Gibbs, Jeffrey A. “9:1-8: Jesus Forgives and Heals a Paralytic." Matthew 1:1-11:1. St. Louis: Concordia Publishing House, 2006, pp. 454-462.
Matthew 9:1-8 centers around Jesus' healing of a paralyzed man. Gibbs takes the verb of the men bringing the paralytic to indicate an ongoing activity. They persisted with difficulty because of the crowd. This also suggests to Gibbs that the participle "seeing" has causative rather than temporal force. The emphasis is on Jesus' ability to know the motivation of the friends, rather than simply to see their movement (Gibbs 2006, 454).
Jesus' assertion of verse two, that the paralyzed man's sins are being forgiven, draws an accusation in verse three of blasphemy. The scribes apparently understand that Jesus is asserting his ability to forgive, i.e., to do God's work (Gibbs 2006, 455). Gibbs observes that this was an internal thought of the scribes, but that in verse four Jesus "saw" it, just as he saw the people bringing the paralyzed man. This further emphasizes Jesus' ability to do what only God can do (Gibbs 2006, 456). By verse eight, Matthew's assessment of the crowd's attitude also affirms this special authority. God had given authority to heal and forgive to the man Jesus (Gibbs 2006, 457).
Gibbs reminds his readers that Matthew 8-9 contain three triads of miracles. This passage (9:1-8) is the third miracle of the second triad, a group which show Jesus' authority (Gibbs 2006, 458). In this instance, Matthew doesn't even mention the man's sin, only his illness. Jesus, however, moves directly to sin as the ultimate cause of suffering (Gibbs 2006, 459). Jesus' salvation not only takes away sin, but here is able to heal sickness.
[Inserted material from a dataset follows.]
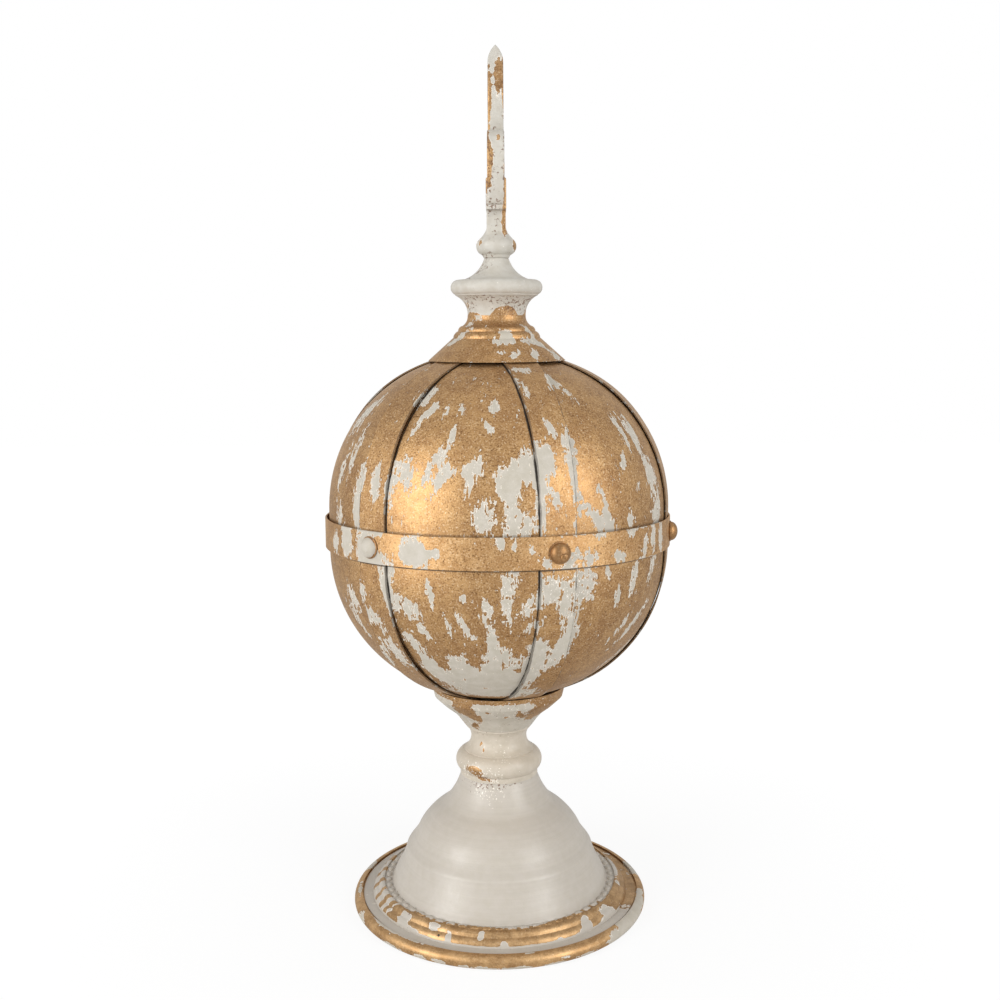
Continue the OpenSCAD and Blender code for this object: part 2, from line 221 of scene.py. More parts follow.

In response to Jesus' healing, the scribes consider Jesus to be blaspheming. Gibbs observes that Jesus asks the scribes about their evil attitude, which fails to recognize Jesus as Lord (Gibbs 2006, 460). Jesus' healing of the paralysis shows that he is able to heal.
The response of the crowds is very different from that of the scribes. Gibbs observes that Matthew's reference to God as giving this authority to men is cryptic. Gibbs does not take it as a reference to healing authority of the Church in later time. Rather, he sees it as an assertion that Jesus, as the true "man," has great authority (Gibbs 2006, 461). The authority of the work of ministry is also passed on to Christians in Matthew 28, thus keeping the authority among men.